Recycled Cardboard Trafficking Gangs? Yes, it’s True...
August 25, 2020
In 2018, it was estimated that almost half of all cardboard put into recycling bins in Madrid, Spain was being stolen by “one of the city's numerous recycled cardboard trafficking gangs.” These gangs were then selling the stolen cardboard, cutting into the profits of “legitimate recycling firms, and the city and other local authorities who take a cut from their sales.”
This past February, the Nature Protection Service of the Spanish Guardia Civil police force arrested 42 suspected cardboard gang members on suspicion of environmental offenses and money laundering. “They are accused of stealing and shipping more than 67,000 tons of waste a year since 2015, at an average value of €10 million ($11.8 million) per year, costing the City Council of Madrid a total of €16m in lost recycling revenues.” The trial will take place later this year.

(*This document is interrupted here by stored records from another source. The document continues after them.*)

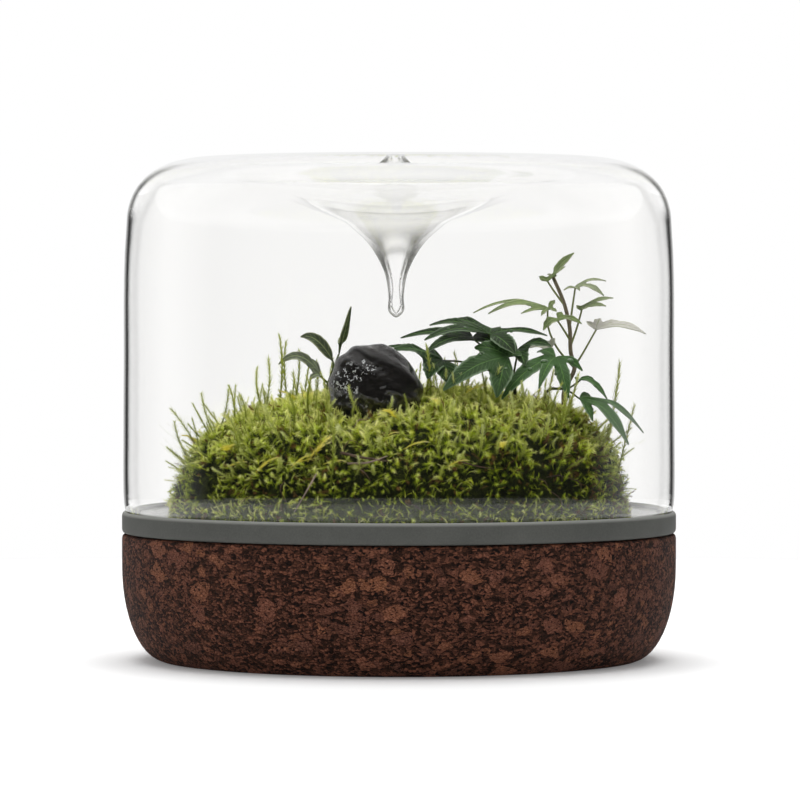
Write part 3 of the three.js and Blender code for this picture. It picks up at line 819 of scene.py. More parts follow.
def turfTree():
    # plants the shapes on the mesh's open ground
    tree = bpy.data.node_groups.new("plantTurf", "GeometryNodeTree")
    addSockets(tree, "INPUT", "Geometry", Geometry=None)
    addSockets(tree, "INPUT", "Collection", Shapes=None)
    addSockets(tree, "INPUT", "Material", Finish=None)
    addSockets(tree, "INPUT", "Float", Least_Gap=0.0018, Density=400000.0, Smallest=0.7, Largest=1.3,
               Upright=0.5, Wander=0.5)
    addSockets(tree, "INPUT", "Int", Seed=1)
    addSockets(tree, "OUTPUT", "Geometry", Geometry=None)
    graph = Graph(tree)
    taken = graph.node("NodeGroupInput")
    growing = graph.node("GeometryNodeInputNamedAttribute", {"Name": "open"}, data_type="FLOAT")[0]
    spots = graph.node("GeometryNodeDistributePointsOnFaces", {
        "Mesh": taken["Geometry"], "Distance Min": taken["Least Gap"], "Density Max": taken["Density"],
        "Density Factor": growing, "Seed": taken["Seed"],
    }, distribute_method="POISSON")

    def chance(low, high, seed, output=1, kind="FLOAT"):
        first = 0 if kind == "FLOAT_VECTOR" else 2
        inputs = {first: low, first + 1: high, "Seed": seed}
        return graph.node("FunctionNodeRandomValue", inputs, data_type=kind)[output]

    up = graph.node("CombineXYZ", {2: 1.0})[0]
    normal = graph.node("Mix", {0: taken["Upright"], 4: spots["Normal"], 5: up}, data_type="VECTOR")[1]
    drift = chance((-1.0, -1.0, -0.4), (1.0, 1.0, 0.4), taken["Seed"], 0, "FLOAT_VECTOR")
    way = graph.vectors("ADD", normal, graph.vectors("SCALE", drift, taken["Wander"]))
    stand = graph.node("FunctionNodeAlignRotationToVector", {"Vector": way}, axis="Z")[0]
    spin = chance(0.0, 6.2832, 7)
    turn = graph.node("FunctionNodeAxisAngleToRotation", {"Axis": (0, 0, 1), "Angle": spin})[0]
    pose = graph.node("FunctionNodeRotateRotation", {
        "Rotation": stand, "Rotate By": turn,
    }, rotation_space="LOCAL")[0]
    # lower down the cushion the shoots are shorter
    height = graph.along(graph.node("GeometryNodeInputPosition")[0], "Z")
    size = graph.maths("MULTIPLY", chance(taken["Smallest"], taken["Largest"], 13),
                       graph.spread(height, 0.066, 0.098, 0.66, 1.0))
    shapes = graph.node("GeometryNodeCollectionInfo", {
        "Collection": taken["Shapes"], "Separate Children": True, "Reset Children": True,
    })[0]
    planted = graph.node("GeometryNodeInstanceOnPoints", {
        "Points": spots["Points"], "Instance": shapes, "Pick Instance": True, "Rotation": pose,
        "Scale": size,
    })[0]
    toned = graph.node("GeometryNodeStoreNamedAttribute", {
        "Geometry": planted, "Name": "tone", "Value": chance(0.0, 1.0, 23),
    }, data_type="FLOAT", domain="INSTANCE")[0]
    whole = graph.node("GeometryNodeRealizeInstances", {"Geometry": toned})[0]
    finished = graph.node("GeometryNodeSetMaterial", {"Geometry": whole, "Material": taken["Finish"]})[0]
    graph.node("NodeGroupOutput", {"Geometry": finished})
    return tree


def grownPiece(name, carrier, tree, values):
    # runs the tree on a copy of the carrier and keeps the result as a plain mesh
    host = newObject(name + "Host", carrier.data)
    modifier = host.modifiers.new("grow", "NODES")
    modifier.node_group = tree
    for item in tree.interface.items_tree:
        if item.item_type == "SOCKET" and item.in_out == "INPUT" and item.name in values:
            modifier[item.identifier] = values[item.name]
    view = bpy.context.evaluated_depsgraph_get()
    mesh = bpy.data.meshes.new_from_object(host.evaluated_get(view), depsgraph=view)
    mesh.name = name
    bpy.data.objects.remove(host)
    if not mesh.materials:
        mesh.materials.append(values["Finish"])
    addPiece(name, mesh)
    print(name, "has", sum(len(face.vertices) - 2 for face in mesh.polygons), "triangles")


def buildMoss():
    ground = buildMossGround()
    tree = turfTree()
    for name, plot in plots.items():
        shapes = bpy.data.collections.new(name + "Shapes")
        for letter, values in zip("ABC", plot["sprigs"]):
            shapes.objects.link(sprig(name + letter, *values))
        finish = leafyMossMaterial(name, moss[plot["tones"]], plot["rustShare"])
        grownPiece(name, ground, tree, {**plot, "Shapes": shapes, "Finish": finish})
    print("moss made")


buildMoss()


# tall moss shoots, one for each of the source's spikes and shorter ones between them
def tallShootPlaces():
    state = moss["tallSeed"]

    def chance():
        # the draws that the source's spikes have
        nonlocal state
        state = (state * 1664525 + 1013904223) % 4294967296
        return state / 4294967296

    line = np.array(smoothLine(moss["outline"], 40))
    lengths = np.concatenate([[0.0], np.cumsum(np.hypot(*np.diff(line, axis=0).T))])
    for i in range(moss["tallCount"]):
        turn = i * goldenAngle + 0.6 * chance()
        share = 0.16 + 0.8 * (1 - math.sqrt((i + 0.5) / moss["tallCount"]))
        radius, z = (float(np.interp(share * lengths[-1], lengths, line[:, k])) for k in (0, 1))
        foot = polar(radius, turn, z)
        steep = smoothStep(radius, 60, 98)
        way = Vector((foot.x, foot.y, 0)).normalized() * 0.8 * steep
        way.x += 0.5 * (chance() - 0.5)
        way.y += 0.5 * (chance() - 0.5)
        way.z = 1.1 - 0.5 * steep
        foot = mossSwell(foot)
        length = 6 + 14 * chance() * chance()
        lean = 3 * (chance() - 0.5)
        if pebbleClearance(foot, 3.0) > 1.0:
            yield foot, way.normalized(), length, lean


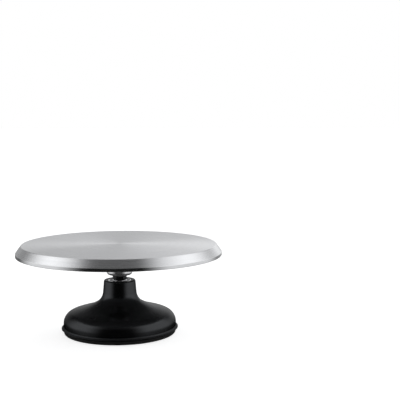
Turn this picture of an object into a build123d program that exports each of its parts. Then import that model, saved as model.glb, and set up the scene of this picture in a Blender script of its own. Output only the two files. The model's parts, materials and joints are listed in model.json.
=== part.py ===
from build123d import *
import math
import os

# A revolving cake turntable. Millimetres, +Z up, the turning axis is Z and the foot stands on Z = 0.

# Platter: a turned aluminium disc with a bevelled, hollow rim.
PLATTER_RADIUS = 152.4          # 12 inch disc
OVERALL_HEIGHT = 133.0
BEVEL_WIDTH = 8.0
BEVEL_HEIGHT = 11.2
RIM_BAND_HEIGHT = 4.7
PLATTER_THICKNESS = 4.0
RIM_WALL = 5.0
EDGE_BREAK = 0.4
CENTRE_BOSS_RADIUS = 40.0
CENTRE_BOSS_THICKNESS = 7.0
STIFFENER_RADIUS = 96.0         # low turned ring under the disc
STIFFENER_WIDTH = 5.0
STIFFENER_DEPTH = 2.0
CENTRE_MARK_RADIUS = 1.2        # lathe centre in the top face
CENTRE_MARK_DEPTH = 0.7

# Hub: a turned boss screwed under the disc, with the spindle threaded into it.
HUB_RADIUS = 19.0
HUB_FOOT_RADIUS = 10.6
HUB_CONE_RISE = 1.5
HUB_ROUND = 4.0
HUB_FLANGE_RADIUS = 36.0
HUB_FLANGE_THICKNESS = 4.5
HUB_FLARE = 5.0
SPIGOT_RADIUS = 12.0
SPIGOT_HEIGHT = 2.0
HUB_SCREW_CIRCLE_RADIUS = 29.0
HUB_SCREW_COUNT = 4
HUB_SCREW_RADIUS = 2.5          # M5
HUB_SCREW_LENGTH = 9.0
HUB_SCREW_HEAD_RADIUS = 4.6
HUB_SCREW_HEAD_HEIGHT = 3.2

# Spindle and its M12 thin lock nut.
JOURNAL_RADIUS = 7.47           # runs in the 15 mm bearing bore
STUD_RADIUS = 6.0               # M12
STUD_DEPTH_IN_HUB = 20.0
SPINDLE_BOTTOM = 24.0
NUT_ACROSS_FLATS = 18.0
NUT_HEIGHT = 6.0
COLLAR_RADIUS = 9.3             # rests on the upper bearing's inner ring
COLLAR_HEIGHT = 0.7

# 6202 deep groove ball bearings, 15 x 35 x 11, one at each end of the neck.
BEARING_BORE_RADIUS = 7.5
BEARING_OUTER_RADIUS = 17.5
BEARING_WIDTH = 11.0
BALL_RADIUS = 5.953 / 2
BALL_PITCH_RADIUS = 12.5
BALL_COUNT = 8
RACE_GROOVE_RADIUS = 3.1
INNER_RING_RADIUS = 10.85
OUTER_RING_BORE_RADIUS = 14.7
RING_CHAMFER = 0.5
SHIELD_SEAT_RADIUS = 15.5
SHIELD_INNER_RADIUS = 11.1
SHIELD_SEAT_DEPTH = 1.4
SHIELD_THICKNESS = 0.4
SHIELD_DISH = 0.6
CAGE_HALF_WIDTH = 3.5
CAGE_HALF_THICKNESS = 1.0
CAGE_POCKET_RADIUS = 3.06
SPACER_RADIUS = 9.6

# Base: a hollow cast bell with a tall neck.
NECK_TOP = 78.8
NECK_TOP_RADIUS = 23.6
NECK_FOOT_RADIUS = 25.1
NECK_FOOT_HEIGHT = 59.6
NECK_EDGE_ROUND = 2.0
BORE_CHAMFER = 1.1
BEARING_RECESS = 0.6            # the upper bearing sits this far below the neck's top
LOWER_BEARING_BOTTOM = 30.0
BEARING_SHOULDER_RADIUS = 14.6
BEARING_TUBE_RADIUS = 23.5
BEARING_TUBE_BOTTOM = 26.0
RETAINER_GROOVE_RADIUS = 18.5
RETAINER_GROOVE_WIDTH = 1.6
SKIRT_RADIUS = 83.7
SKIRT_TOP = 15.5
LIP_RADIUS = 86.8               # a thin flared edge round the bell's foot
LIP_BOTTOM = 7.0
LIP_TOP = 7.9
LIP_BLEND_TOP = 10.2
BELL_CURVE = ((SKIRT_RADIUS, SKIRT_TOP), (72.1, 31.6), (57.4, 36.0), (34.9, 45.1),
              (NECK_FOOT_RADIUS, NECK_FOOT_HEIGHT))
BELL_WALL = 5.0
PLATE_SHOULDER_RADIUS = 75.0
PLATE_SHOULDER_TOP = 9.5
RIB_COUNT = 4
RIB_THICKNESS = 4.0
RIB_OUTER_BOTTOM = 14.0
RIB_INNER_BOTTOM = 30.0
BOSS_RADIUS = 5.0
BOSS_CIRCLE_RADIUS = 66.0
PLATE_SCREW_COUNT = 4
PLATE_SCREW_RADIUS = 2.0        # M4
PLATE_SCREW_LENGTH = 12.0
PLATE_SCREW_HEAD_RADIUS = 3.8
PLATE_SCREW_HEAD_HEIGHT = 2.4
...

The annual value of the legitimate trade in recycled cardboard and other papers is expected to climb significantly in the coming years, so enforcement agencies will need to keep monitoring for theft. "This phenomenon is far wider than you would imagine in Europe," notes José Alfaro Moreno of the environmental crime team at Europol. “It has crossed from [just] paper theft to money laundering, and fraud, with international and local networks interacting.”